Market risk arises from the uncertainty concerning changes in market prices and rates (including interest rates, equity prices, foreign exchange rates and commodity prices), the correlations among them and their levels of volatility. We differentiate between three different types of market risk:
- Trading market risk arises primarily through the market-making activities of the Corporate Banking & Securities division (CB&S). This involves taking positions in debt, equity, foreign exchange, other securities and commodities as well as in equivalent derivatives.
- Trading default risk arises from defaults and rating migrations relating to trading instruments.
- Nontrading market risk arises from market movements, primarily outside the activities of our trading units, in our banking book and from off-balance sheet items. This includes interest rate risk, credit spread risk, investment risk and foreign exchange risk as well as market risk arising from our pension schemes, guaranteed funds and equity compensation. Nontrading market risk also includes risk from the modeling of client deposits as well as savings and loan products.
Operational risk is the potential for failure (including the legal component) in relation to employees, contractual specifications and documentation, technology, infrastructure failure and disasters, external influences and customer relationships. Operational risk excludes business and reputational risk.
Liquidity risk is the risk arising from our potential inability to meet all payment obligations when they come due or only being able to meet these obligations at excessive costs.
Business risk describes the risk we assume due to potential changes in general business conditions, such as our market environment, client behavior and technological progress. This can affect our results if we fail to adjust quickly to these changing conditions. In 2012, we introduced an enhanced economic capital model to improve coverage of strategic risk being a subcategory of business risk.
In addition to the above risks, we face a number of other types of risks, such as reputational risk, insurance-specific risk and concentration risk. They are substantially related to one or more of the above risk types.
Within our risk management processes, we define reputational risk as the risk that publicity concerning a transaction, counterparty or business practice involving a client will negatively impact the public’s trust in our organization.
Our reputational risk is governed by the Reputational Risk Management Program (RRM Program). The RRM Program was established to provide consistent standards for the identification, escalation and resolution of reputational risk issues that arise from transactions with clients or through different business activities. Primary responsibility for the identification, escalation and resolution of reputational risk issues resides with the business divisions. Each employee is under an obligation, within the scope of his/her activities, to analyse and assess any imminent or intended transaction in terms of possible risk factors in order to minimise reputational risks. If a potential reputational risk is identified, it must be referred for further consideration at a sufficiently senior level within that respective business division. If issues remain, they should then be escalated for discussion among appropriate senior members of the relevant Business and Control Groups. Reputational risk issues not addressed to satisfactory conclusion through such informal discussions must then be escalated for further review and final determination via the established reputational risk escalation process.

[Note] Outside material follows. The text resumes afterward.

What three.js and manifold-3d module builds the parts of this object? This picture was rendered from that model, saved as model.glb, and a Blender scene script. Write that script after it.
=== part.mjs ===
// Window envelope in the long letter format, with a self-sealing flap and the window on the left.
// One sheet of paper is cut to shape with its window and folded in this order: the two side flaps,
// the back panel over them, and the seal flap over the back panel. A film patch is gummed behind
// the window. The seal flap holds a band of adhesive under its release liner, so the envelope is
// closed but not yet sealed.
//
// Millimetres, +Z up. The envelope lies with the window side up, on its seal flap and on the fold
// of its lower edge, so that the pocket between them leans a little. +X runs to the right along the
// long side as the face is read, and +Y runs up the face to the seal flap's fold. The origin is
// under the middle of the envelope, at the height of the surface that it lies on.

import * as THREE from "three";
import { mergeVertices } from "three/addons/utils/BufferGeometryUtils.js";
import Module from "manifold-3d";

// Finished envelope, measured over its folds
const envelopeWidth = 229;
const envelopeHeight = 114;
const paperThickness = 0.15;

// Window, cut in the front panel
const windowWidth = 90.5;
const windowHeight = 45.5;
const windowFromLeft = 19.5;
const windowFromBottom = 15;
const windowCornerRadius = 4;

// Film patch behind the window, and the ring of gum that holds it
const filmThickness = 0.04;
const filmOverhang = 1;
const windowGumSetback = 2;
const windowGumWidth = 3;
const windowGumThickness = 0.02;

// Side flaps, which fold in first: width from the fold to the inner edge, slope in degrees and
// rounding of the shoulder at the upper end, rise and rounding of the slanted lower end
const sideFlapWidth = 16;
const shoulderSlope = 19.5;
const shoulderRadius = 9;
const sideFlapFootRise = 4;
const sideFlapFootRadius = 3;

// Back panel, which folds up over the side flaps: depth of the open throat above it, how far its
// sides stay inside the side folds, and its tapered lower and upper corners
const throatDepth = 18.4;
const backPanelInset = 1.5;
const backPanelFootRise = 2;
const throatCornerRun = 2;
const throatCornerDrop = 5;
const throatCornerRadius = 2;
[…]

As a subcommittee of the Risk ExCo, the Group Reputational Risk Committee (“GRRC”) provides review and final determinations on all reputational risk issues and new client adoptions, where escalation of such issues is deemed necessary by senior Business and Regional Management, or required under the Group policies and procedures.
Insurance Specific Risk
Our exposure to insurance risk relates to Abbey Life Assurance Company Limited and our defined benefit pension obligations. There is also some insurance-related risk within the Pensions & Insurance Risk Markets business. In our risk management framework, we consider insurance-related risks primarily as nontrading market risks. We monitor the underlying assumptions in the calculation of these risks regularly and seek risk mitigating measures such as reinsurances, if we deem this appropriate. We are primarily exposed to the following insurance-related risks.
- Longevity risk: the risk of faster or slower than expected improvements in life expectancy on immediate and deferred annuity products.

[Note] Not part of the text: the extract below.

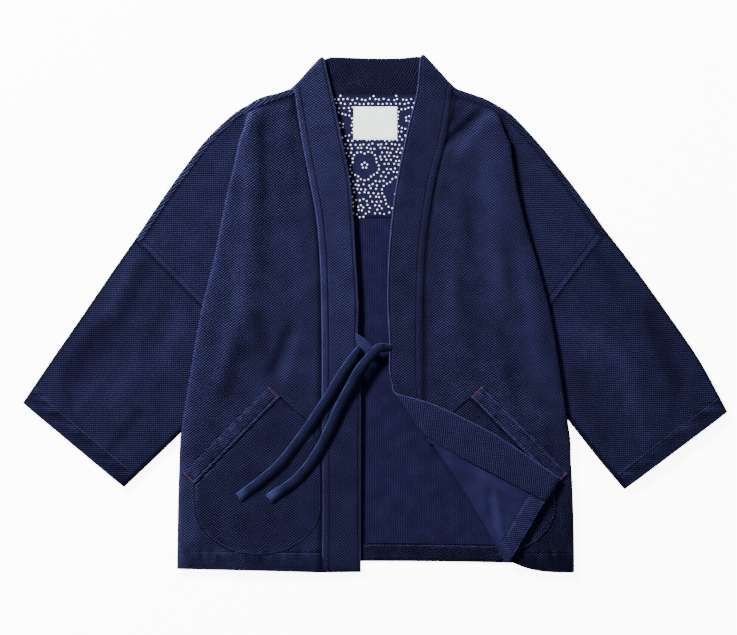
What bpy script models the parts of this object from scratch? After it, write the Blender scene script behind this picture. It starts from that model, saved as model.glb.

- Mortality and morbidity risks: the risks of a higher or lower than expected number of death or disability claims on assurance products and of an occurrence of one or more large claims.
- Expenses risk: the risk that policies cost more or less to administer than expected.

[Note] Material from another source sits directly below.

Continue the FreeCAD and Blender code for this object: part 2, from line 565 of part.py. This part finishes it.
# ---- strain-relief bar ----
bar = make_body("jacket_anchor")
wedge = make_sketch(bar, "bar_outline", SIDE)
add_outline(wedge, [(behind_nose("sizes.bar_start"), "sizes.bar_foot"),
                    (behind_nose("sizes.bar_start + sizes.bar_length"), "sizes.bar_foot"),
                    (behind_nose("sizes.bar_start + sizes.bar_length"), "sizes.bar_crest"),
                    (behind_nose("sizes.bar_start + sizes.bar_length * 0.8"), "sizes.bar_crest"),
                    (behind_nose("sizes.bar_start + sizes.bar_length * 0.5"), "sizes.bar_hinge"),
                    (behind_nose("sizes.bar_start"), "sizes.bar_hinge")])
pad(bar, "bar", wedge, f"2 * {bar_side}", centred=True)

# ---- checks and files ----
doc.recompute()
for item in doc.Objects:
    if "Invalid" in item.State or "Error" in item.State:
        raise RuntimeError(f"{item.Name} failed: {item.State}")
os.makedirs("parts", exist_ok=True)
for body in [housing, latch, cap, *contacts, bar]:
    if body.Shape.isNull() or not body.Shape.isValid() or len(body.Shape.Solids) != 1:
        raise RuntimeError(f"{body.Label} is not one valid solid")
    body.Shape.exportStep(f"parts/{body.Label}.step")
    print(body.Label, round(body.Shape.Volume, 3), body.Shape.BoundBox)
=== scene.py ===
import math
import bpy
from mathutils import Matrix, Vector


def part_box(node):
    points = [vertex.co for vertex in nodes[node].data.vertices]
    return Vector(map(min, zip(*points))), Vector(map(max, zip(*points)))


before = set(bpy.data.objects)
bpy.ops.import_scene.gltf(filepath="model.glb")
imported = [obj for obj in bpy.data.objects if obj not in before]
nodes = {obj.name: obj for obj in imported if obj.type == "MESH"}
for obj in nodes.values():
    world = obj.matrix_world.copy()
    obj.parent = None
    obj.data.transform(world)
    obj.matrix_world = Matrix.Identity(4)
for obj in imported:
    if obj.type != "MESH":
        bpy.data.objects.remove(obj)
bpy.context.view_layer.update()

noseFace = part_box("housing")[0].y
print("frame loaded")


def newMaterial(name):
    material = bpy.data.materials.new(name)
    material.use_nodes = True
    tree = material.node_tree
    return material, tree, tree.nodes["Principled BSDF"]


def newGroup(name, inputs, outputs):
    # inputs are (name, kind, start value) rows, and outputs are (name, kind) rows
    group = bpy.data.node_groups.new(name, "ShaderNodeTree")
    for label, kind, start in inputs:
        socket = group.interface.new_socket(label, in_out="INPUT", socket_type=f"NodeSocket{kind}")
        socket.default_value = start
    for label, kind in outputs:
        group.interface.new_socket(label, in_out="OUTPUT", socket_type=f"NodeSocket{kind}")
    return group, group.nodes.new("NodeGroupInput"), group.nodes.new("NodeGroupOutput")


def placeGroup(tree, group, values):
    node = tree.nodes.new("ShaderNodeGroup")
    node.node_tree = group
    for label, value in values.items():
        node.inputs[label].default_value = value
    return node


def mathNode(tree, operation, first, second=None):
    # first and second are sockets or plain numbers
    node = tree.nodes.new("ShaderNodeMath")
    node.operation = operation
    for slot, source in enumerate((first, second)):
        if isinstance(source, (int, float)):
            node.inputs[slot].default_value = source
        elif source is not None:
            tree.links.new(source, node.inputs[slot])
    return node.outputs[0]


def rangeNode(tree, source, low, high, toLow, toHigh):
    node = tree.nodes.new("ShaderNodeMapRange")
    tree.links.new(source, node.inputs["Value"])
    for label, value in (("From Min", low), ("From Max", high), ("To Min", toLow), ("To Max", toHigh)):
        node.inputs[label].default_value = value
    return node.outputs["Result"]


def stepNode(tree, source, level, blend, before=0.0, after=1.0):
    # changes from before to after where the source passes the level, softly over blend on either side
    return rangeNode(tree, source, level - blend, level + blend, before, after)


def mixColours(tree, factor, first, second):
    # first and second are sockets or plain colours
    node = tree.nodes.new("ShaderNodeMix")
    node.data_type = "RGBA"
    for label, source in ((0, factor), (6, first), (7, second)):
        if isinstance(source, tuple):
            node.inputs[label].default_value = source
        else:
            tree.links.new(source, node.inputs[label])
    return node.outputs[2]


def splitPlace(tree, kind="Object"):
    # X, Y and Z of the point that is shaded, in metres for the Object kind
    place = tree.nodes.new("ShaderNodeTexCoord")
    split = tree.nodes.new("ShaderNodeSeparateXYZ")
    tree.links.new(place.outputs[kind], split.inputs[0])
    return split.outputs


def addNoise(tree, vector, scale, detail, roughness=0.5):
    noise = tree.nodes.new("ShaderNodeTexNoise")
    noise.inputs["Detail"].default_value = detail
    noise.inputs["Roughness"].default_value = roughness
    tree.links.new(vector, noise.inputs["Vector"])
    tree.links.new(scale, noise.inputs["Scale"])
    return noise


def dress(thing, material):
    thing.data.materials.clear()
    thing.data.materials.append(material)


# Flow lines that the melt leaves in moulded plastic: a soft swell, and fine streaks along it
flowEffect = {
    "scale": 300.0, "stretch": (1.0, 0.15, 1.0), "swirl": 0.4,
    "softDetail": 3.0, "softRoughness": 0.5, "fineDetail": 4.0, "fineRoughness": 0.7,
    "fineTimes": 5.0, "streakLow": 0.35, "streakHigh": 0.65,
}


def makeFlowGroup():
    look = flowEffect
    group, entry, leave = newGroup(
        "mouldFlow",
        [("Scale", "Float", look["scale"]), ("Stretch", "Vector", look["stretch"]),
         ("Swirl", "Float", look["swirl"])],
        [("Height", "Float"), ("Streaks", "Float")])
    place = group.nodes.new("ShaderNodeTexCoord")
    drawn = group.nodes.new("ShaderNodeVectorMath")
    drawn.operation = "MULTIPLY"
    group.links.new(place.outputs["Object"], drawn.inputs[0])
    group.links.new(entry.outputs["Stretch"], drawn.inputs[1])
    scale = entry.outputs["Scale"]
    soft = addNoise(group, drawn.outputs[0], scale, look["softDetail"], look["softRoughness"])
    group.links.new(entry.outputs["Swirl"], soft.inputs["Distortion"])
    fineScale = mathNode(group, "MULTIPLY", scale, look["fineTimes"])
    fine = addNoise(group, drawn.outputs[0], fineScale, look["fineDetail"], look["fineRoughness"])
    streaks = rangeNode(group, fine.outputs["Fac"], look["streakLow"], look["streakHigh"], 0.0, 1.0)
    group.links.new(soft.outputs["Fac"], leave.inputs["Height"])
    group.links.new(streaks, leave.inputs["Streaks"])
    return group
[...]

- Persistency risk: the risk of a higher or lower than expected percentage of lapsed policies.
To the extent that actual experience is less favorable than the underlying assumptions, or it is necessary to increase provisions due to more onerous assumptions, the amount of capital required in the insurance entities may increase.
Risk concentrations refer to a loss potential resulting from an unbalanced distribution of dependencies on specific risk drivers and can occur within specific risk types (i.e., intra-risk concentrations) as well as across different risk types (inter-risk concentrations). They are encountered within and across counterparties, businesses, regions/countries, legal entities, industries and products, impacting the aforementioned risks. The management of risk concentrations is integrated in the management of the individual risk types and monitored on a regular basis. The key objective of managing risk concentrations is to avoid any undue concentrations in our portfolio, which we seek to achieve through a quantitative and qualitative approach, as follows:
- Intra-risk concentrations are assessed and monitored by the individual risk disciplines (Credit, Market, Operational Risk Management and others). This is supported by limit setting on different levels according to risk type.
- Inter-risk concentrations are managed by quantitative top-down stress-testing and qualitative bottom-up reviews identifying and assessing risk themes independent of any risk type and providing a holistic view across the bank.
The most senior governance body for the oversight of risk concentrations is the Cross Risk Review Committee, which is a subcommittee of the Capital and Risk Committee (CaR) and the Risk Executive Committee (Risk ExCo).